Much of my engagement with Olson’s arguments will come from his subsequent chapters, but I will make two comments here.

First, I agree that conservative evangelicals are not perfect. Where I believe Olson makes a fundamental mistake is by combining authentic conservative evangelical beliefs with its tendency to misstep. In other words, it is true that conservative evangelicals consider revelation as primarily propositional as he mentions in #2 above. Those who identify themselves as conservative evangelicals would have no problem affirming that description. However, Olson’s next point is that they elevate tradition to a place of authority, even above Scripture at times. No conservative evangelical would affirm that point. Now, that is not to say that Olson is wrong; indeed many of us, and perhaps all of us have been guilty of such a crime. However, Olson needs to be clearer as he lists “common features” between those things conservative evangelicals would affirm as their position and those things that might very well be true, but are not who conservative evangelicals would want to be. In other words, conservative evangelicals would say that if we have elevated tradition to that status, we need to fix it. In Olson’s defense, he would counter and say that conservative evangelicals might give lip service to the fact that tradition does not hold as high of a place as Scripture, but that they never do anything about it, therefore they are by default affirming that position.

Second, I disagree with Olson that right experience is prior to right thinking/teaching. This will be the primary point of departure between us. As Olson defines himself more in later chapters, this place of separation will become more evident, but for now, I belief that the only way we can affirm proper action/experience is by placing it against proper belief/teaching. Olson would deny this, but there is a taste of existentialism in his position.

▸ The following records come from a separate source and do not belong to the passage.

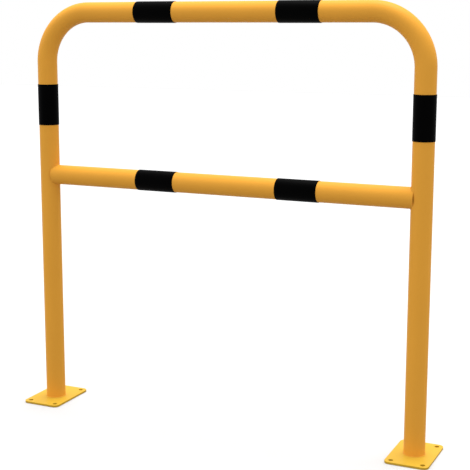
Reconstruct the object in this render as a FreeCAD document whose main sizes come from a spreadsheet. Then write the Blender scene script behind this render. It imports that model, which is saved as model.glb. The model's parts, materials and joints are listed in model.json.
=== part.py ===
import FreeCAD, Part
import math
import os
import Sketcher

# Steel protection hoop: a bent tube with a welded cross rail, on two drilled base plates.
# Millimetres. +X runs from the left leg to the right one, +Y points to the back and +Z up.
# The origin lies on the floor, in the middle under the hoop.

# Driving sizes in millimetres, and angles in degrees. The hoop's height is its own, without its
# plates, and a drop is taken from the axis of the top rail down to a piece's middle.
SIZES = {
    "overall_width": 1000.0,
    "hoop_height": 1000.0,
    "tube_diameter": 48.0,
    "tube_wall": 2.0,
    "bend_radius": 120.0,
    "rail_drop": 398.0,
    "saddle_depth": 9.3,
    "saddle_gap": 0.1,
    "plate_width": 100.0,
    "plate_depth": 150.0,
    "plate_thickness": 5.0,
    "plate_corner": 13.0,
    "bolt_hole": 11.0,
    "bolt_inset": 14.0,
    "band_length": 100.0,
    "band_gap": 0.15,
    "band_thickness": 0.85,
    "leg_band_drop": 224.0,
    "left_band_place": 170.0,
    "right_band_place": 190.0,
    "foot_weld": 1.5,
    "rail_weld": 1.5,
    "rail_weld_angle": 96.0,
}

# Lengths that several pieces share, as expressions on the sheet.
HALF_SPAN = "(Sizes.overall_width - Sizes.tube_diameter) / 2"
AXIS_HEIGHT = "(Sizes.hoop_height - Sizes.tube_diameter / 2)"
FLOOR_TO_TUBE = "Sizes.plate_thickness"
TOP_LEVEL = FLOOR_TO_TUBE + " + " + AXIS_HEIGHT
RAIL_LEVEL = TOP_LEVEL + " - Sizes.rail_drop"
BORE = "(Sizes.tube_diameter - 2 * Sizes.tube_wall)"
BAND_BORE = "(Sizes.tube_diameter + 2 * Sizes.band_gap)"

doc = FreeCAD.newDocument("protection_hoop")
sheet = doc.addObject("Spreadsheet::Sheet", "Sizes")
for row, (alias, value) in enumerate(SIZES.items(), start=1):
    sheet.set("A%d" % row, alias)
    sheet.set("B%d" % row, str(value))
    sheet.setAlias("B%d" % row, alias)
doc.recompute()


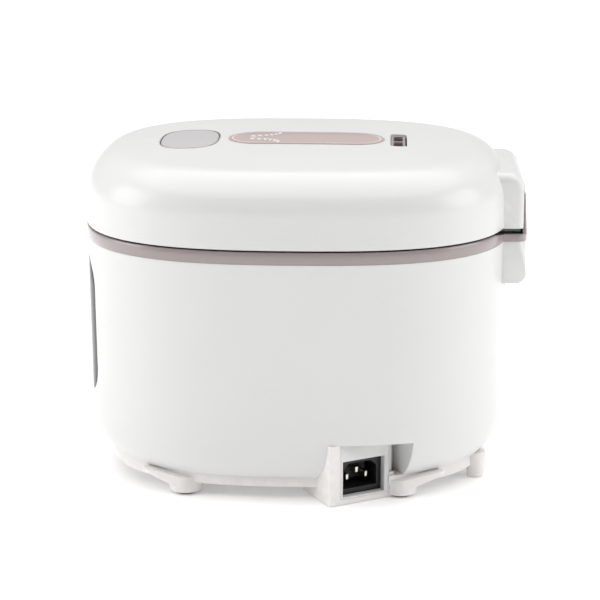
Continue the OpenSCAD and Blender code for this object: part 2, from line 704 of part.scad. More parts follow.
module lid_shell() color(shell_white) difference() {
    loft(lid_rings(0, lid_bottom));
    difference() {
        loft(lid_rings(lid_wall, lid_bottom - slack));
        for (p = lid_screw_places) translate(p) disc(3.6, liner_top, 230, 32);
    }
    for (p = lid_screw_places) translate(p) disc(1.6, liner_top - slack, liner_top + 10, 32);
    translate([button_x, 0, 200]) linear_extrude(40) polygon(button_outline(1.1));
    translate([cap_x + cap_notch / 2, 0, 200]) linear_extrude(40)
        round_rect(cap_len + cap_notch + 0.6, cap_wid + 0.6, 2.5);
    // Window that follows the hinge cover
    cover_form(-gap);
}

// Block with the hinge cover's outer form, drawn in by inset
module cover_form(inset) intersection() {
    translate([0, 0, cover_bottom - slack]) linear_extrude(60) housing_plan(inset, 122, cover_back);
    side_profile(hinge_wid + 10) {
        translate([100, cover_bottom - slack])
            square([cover_back - 112, cover_top - cover_bottom + slack - inset]);
        translate([100, cover_bottom - slack])
            square([cover_back - 100 - inset, cover_top - cover_bottom + slack - 12]);
        translate([cover_back - 12, cover_top - 12]) circle(r = 12 - inset, $fn = 64);
    }
    rotate([90, 0, 90]) translate([0, (cover_top - inset) / 2, 100]) linear_extrude(60)
        round_rect(hinge_wid - 2 * inset, cover_top - inset, cover_fillet - inset);
}

module hinge_cover() color(shell_white) difference() {
    cover_form(0);
    cover_form(2.2);
    block([100, 160], [-60, 60], [0, cover_bottom]);
    // Opening at the back for the plate of the trim band
    block([hinge_back - 8, 160], [-42.8, 42.8], [0, tower_top + plate_gap]);
    // The lower corners are round, to pass the trim band when the lid swings
    difference() {
        block([cover_back - 2.5, 160], [-60, 60], [0, cover_bottom + 2.5]);
        translate([cover_back - 2.5, 60, cover_bottom + 2.5]) rotate([90, 0, 0])
            cylinder(r = 2.5, h = 120, $fn = 48);
    }
}

module lid_liner() color("#e9e7e4") {
    difference() {
        union() {
            translate([0, 0, liner_z]) linear_extrude(liner_t) oval_plan(3.4);
            // Ring that holds the inner lid
            disc(86.5, 158.5, liner_z + 1);
        }
        difference() {
            disc(84, 0, liner_z);
            // Post for the inner lid's grip
            disc(6, 163, liner_z, 48);
        }
        block([119, 160], [-hinge_wid / 2 - 0.6, hinge_wid / 2 + 0.6], [0, 200]);
        block([latch_x - 8, latch_x + 3], [-11.5, 11.5], [0, 200]);
        translate([cap_x, 0, 0]) disc(5, 0, 200, 48);
        for (p = lid_screw_places) translate(p) disc(1.7, 0, 200, 32);
    }
    // Arms that turn on the hinge pin
    mirror_y() difference() {
        translate([0, 25, 0]) side_profile(10) {
            polygon([[106, liner_top - 0.5], [119, liner_top - 0.5],
                [pivot_x + 1, pivot_z - knuckle_r + 0.1], [pivot_x, pivot_z + knuckle_r],
                [124, pivot_z + 2], [106, liner_top + 5]]);
            translate([pivot_x, pivot_z]) circle(r = knuckle_r, $fn = 64);
        }
        translate([pivot_x, 50, pivot_z]) rotate([90, 0, 0])
            cylinder(r = pin_r + 0.06, h = 100, $fn = 64);
    }
    // Ears for the latch pin
    mirror_y() difference() {
        block([latch_x - 4, latch_x + 4], [13, 15.5], [liner_top - 0.5, latch_z + 4]);
        translate([latch_x, 50, latch_z]) rotate([90, 0, 0]) cylinder(r = 1.52, h = 100, $fn = 48);
    }
}

lid_screw_places = [[-102, -60], [-102, 60], [0, -101], [0, 101], [102, -60], [102, 60]];

module lid_screws() color(steel) for (p = lid_screw_places) translate(p) {
    disc(3.2, liner_z - 1.8, liner_z, 32);
    disc(1.6, liner_z, liner_top + 9, 32);
}

module inner_lid() color("#c4c5c6") difference() {
    rotate_extrude($fn = 96) polygon([[0, 157.8], [74, 157.8], [78, 155.4], [81.8, 155.4], [81.8, 158.4],
        [80.8, 158.4], [80.8, 156.6], [78.4, 156.6], [74.4, 159], [8, 159], [7, 163], [0, 163]]);
    for (a = [-20, 0, 20]) rotate(a) translate([cap_x, 0, 0]) disc(2.2, 0, 200, 32);
}

// Seal with a lip that bears on the pot's flange
module lid_gasket() color("#d9d4cc") rotate_extrude($fn = 96)
    polygon([[82, 155.6], [88, 155.6], [90.8, 154.5], [91.8, 154.7], [89, 156.6], [89, 158.5], [82, 158.5]]);

module label_plate() color("#c9b4ae") crown_plate(stadium(label_len, label_wid), label_x, 0.12, 0.5);

// The button's outline, drawn outwards by grow and laid on the crown
function bezel_ring(grow, up) = [for (p = button_outline(grow))
    let (x = p[0] + button_x) [x, p[1], crown_z(x, p[1]) + up]];

module button_bezel() color(rose_taupe) loft([bezel_ring(1.1, -5), bezel_ring(1.1, 0.1),
    bezel_ring(0.8, 0.3), bezel_ring(0.4, 0.1), bezel_ring(0.4, -5)], loop = true);

module release_button() color("#c9c7c8") {
    outline = button_outline(0);
    crown_plate(outline, button_x, -6, 0.3, dome = 1.6);
    // Post that pushes the latch lever
    side_profile(8) {
        translate([post_x - 2, latch_z + 5.3]) square([4, crown_edge_z - latch_z - 8]);
        translate([post_x, latch_z + 5.3]) circle(r = 2, $fn = 32);
    }
    translate([button_x, 0, 0]) disc(2.6, crown_edge_z - 12, crown_edge_z - 3, 48);
}

module button_spring() color(steel) translate([button_x, 0, 0])
    wire(coil(4.2, liner_top + 0.6, crown_edge_z - 4.9, 7, 8), 0.6, 5);

module latch_hook() color("#8f8f92") difference() {
    side_profile(20) {
        translate([latch_x, latch_z]) circle(r = 4, $fn = 48);
        translate([latch_x, latch_z - 1]) square([post_x - latch_x + 4, 4]);
        translate([latch_x - 4, deck_z - 9]) square([3.5, latch_z - deck_z + 9]);
        polygon([[latch_x - 4, deck_z - 9], [latch_x + 1, deck_z - 9], [latch_x + 2.4, deck_z - 6],
            [latch_x + 2.4, deck_z - 5.2], [latch_x - 4, deck_z - 5.2]]);
    }
    translate([latch_x, 50, latch_z]) rotate([90, 0, 0]) cylinder(r = 1.56, h = 100, $fn = 48);
}

module latch_pin() color(steel) translate([latch_x, 0, latch_z]) rotate([90, 0, 0])
    cylinder(r = 1.5, h = 32, center = true, $fn = 48);

module latch_spring() color(steel) translate([latch_x + 16, 0, 0])
    wire(coil(3, liner_top + 0.5, latch_z - 1.5, 4, 8), 0.5, 5);

module steam_duct() color(dark_plastic) translate([cap_x + cap_notch / 2, 0, 0]) difference() {
    translate([0, 0, liner_top]) linear_extrude(crown_edge_z - 1 - liner_top)
        round_rect(cap_len + cap_notch + 3.6, cap_wid + 3.6, 4);
    translate([0, 0, liner_top + 1.5]) linear_extrude(60)
        round_rect(cap_len + cap_notch + 0.6, cap_wid + 0.6, 2.5);
    translate([-cap_notch / 2, 0, 0]) disc(5, 0, 200, 48);
}

// Lift-out cap with two windows over a splash cup
module steam_cap() color(rose_taupe) translate([cap_x, 0, 0]) {
    top = crown_edge_z + 1;
    bar = 1.8;
    difference() {
        translate([0, 0, top - 40]) linear_extrude(40) round_rect(cap_len, cap_wid, 2);
        translate([0, 0, top - 38.5]) linear_extrude(34) round_rect(cap_len - 2.4, cap_wid - 2.4, 1);
        for (s = [-1, 1]) translate([0, s * (cap_wid - 5.6 + bar) / 4, top - 10])
            linear_extrude(20) round_rect(cap_len - 4, (cap_wid - 5.6 - bar) / 2, 1.2);
        for (y = [-12, 0, 12]) translate([0, y, 0]) disc(2, 0, top - 36, 32);
    }
}

// ---------- Assembly ----------

module place() translate([centre_x, 0, 0]) children();

place() base_pan();
place() rubber_feet();
place() case_screws();
place() outer_shell();
place() trim_band();
place() rim_frame();
place() rear_housing();
place() hinge_bracket();
place() bracket_screws();
place() hinge_pin();
place() hinge_spring();
place() latch_keeper();
place() pot_well();
place() side_heater();
place() heating_plate();
place() heating_element();
place() thermal_fuse();
place() sensor_bracket();
place() sensor_cap();
place() sensor_thermistor();
place() sensor_spring();
place() inner_pot();
place() panel_lens();
place() panel_carrier();
place() display_board();
place() led_display();
place() touch_pads();
place() power_board();
place() board_components();
place() inlet_faceplate();
place() inlet_socket();
place() inlet_pins();
place() mains_leads();
place() lid_shell();
place() hinge_cover();
place() lid_liner();
place() lid_screws();
place() inner_lid();
place() lid_gasket();
place() label_plate();
place() button_bezel();
place() release_button();
place() button_spring();
place() latch_hook();
place() latch_pin();
place() latch_spring();
place() steam_duct();
place() steam_cap();
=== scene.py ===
"""Looks of the rice cooker. The model is in metres; sizes here are in millimetres from the oval's middle."""

import bpy
import json
import math
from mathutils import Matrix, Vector

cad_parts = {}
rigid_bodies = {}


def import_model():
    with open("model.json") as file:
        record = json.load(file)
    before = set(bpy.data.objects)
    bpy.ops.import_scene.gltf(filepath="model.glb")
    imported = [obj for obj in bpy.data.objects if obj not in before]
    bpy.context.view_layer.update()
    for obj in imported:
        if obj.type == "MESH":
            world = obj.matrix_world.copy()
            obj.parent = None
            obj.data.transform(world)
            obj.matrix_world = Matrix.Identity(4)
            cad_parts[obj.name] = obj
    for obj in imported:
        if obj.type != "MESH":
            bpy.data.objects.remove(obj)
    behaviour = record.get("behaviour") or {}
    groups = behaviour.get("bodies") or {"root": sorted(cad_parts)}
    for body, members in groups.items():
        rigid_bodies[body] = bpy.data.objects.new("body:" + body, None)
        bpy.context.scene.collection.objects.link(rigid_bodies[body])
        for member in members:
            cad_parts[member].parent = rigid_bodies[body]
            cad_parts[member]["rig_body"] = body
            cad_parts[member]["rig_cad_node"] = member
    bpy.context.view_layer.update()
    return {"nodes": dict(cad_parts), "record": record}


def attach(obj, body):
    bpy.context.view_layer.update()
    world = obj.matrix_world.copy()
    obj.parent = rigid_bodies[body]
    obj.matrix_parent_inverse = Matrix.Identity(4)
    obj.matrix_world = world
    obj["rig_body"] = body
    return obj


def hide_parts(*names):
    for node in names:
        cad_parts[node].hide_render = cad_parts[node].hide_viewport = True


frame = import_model()
MM = 0.001

# ---------------------------------------------------------------- sizes
# They are the CAD source's, apart from HOUSING_BOTTOM, HOUSING_BACK, PLATE_TOP and those of the button,
# steam cap, panel and niche, which were measured again after it.
MIDDLE = -5.5  # the oval's middle, in front of the part's own because the hinge housing stands out behind
HALF_LENGTH = 140
HALF_WIDTH = 115
OVAL = 2.7  # squareness of the oval, where 2 is an ellipse
SHELL_TOP = 160
SHELL_WALL = 2.5
TUCK_IN = 29  # the body's turned-in lower edge: its reach, its height and where it starts
TUCK_UP = 38
TUCK_Z = 47
BAND_TOP = 168
LID_BOTTOM = 169.2
LID_WALL = 2.4
CROWN_EDGE = 216
CROWN_RISE = 3
SHOULDER_R = 27
SHOULDER_Z = CROWN_EDGE - SHOULDER_R
LEAN = 0.03  # how far the lid's side leans in per millimetre upwards
DRAFT = 0.01  # how far the body narrows per millimetre downwards
SHOULDER_LEAN = LEAN * (SHOULDER_Z - LID_BOTTOM)
CROWN_A = HALF_LENGTH - SHOULDER_R - SHOULDER_LEAN
CROWN_B = HALF_WIDTH - SHOULDER_R - SHOULDER_LEAN
HINGE_BACK = 151
COVER_BACK = 149.5
HINGE_HALF = 45
HINGE_BAND_TOP = 165
HOUSING_BOTTOM = 132
HOUSING_BACK = 150.7
COVER_TOP = 205
COVER_BOTTOM = 168.7
PLATE_TOP = 191.5
PLATE_GAP = 2.4
BUTTON_X, BUTTON_HALF = -72.2, (19, 31)
BUTTON_RIM = 1.1
LABEL_X, LABEL_LENGTH, LABEL_WIDTH = 5.5, 104, 41
CAP_X, CAP_LENGTH, CAP_WIDTH, CAP_NOTCH = 66.5, 9.6, 41, 0.7
PANEL_Z, PANEL_WIDTH, PANEL_HEIGHT, PANEL_R = 101.5, 115, 91, 19
INLET_CORNER, INLET_TURN, INLET_WIDTH = (25, -115), math.radians(30), 47
INLET_TOP = 41
NICHE_WIDTH, NICHE_DEPTH, NICHE_R = 52, 16, 8
FOOT_X, FOOT_Y = 70, 85
POT_R, POT_WALL, POT_CORNER, POT_BASE = 86, 2, 22, 40.1
PRINT = 0.03  # thickness of ink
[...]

To conclude the introduction, I found it a bit ironic when, during the last paragraph of the introduction, Olson is identifying some areas that set him apart from typical conservative evangelicals. One of those areas is that he supports women ministers in the church. What evidence does he give for such a belief? He writes that “I grew up with women ministers all around me!” So what? If postconservativsm does not elevate tradition to authority, then that should make little difference. Anyway, we will tackle chapter 1 in a couple of days. Blessings!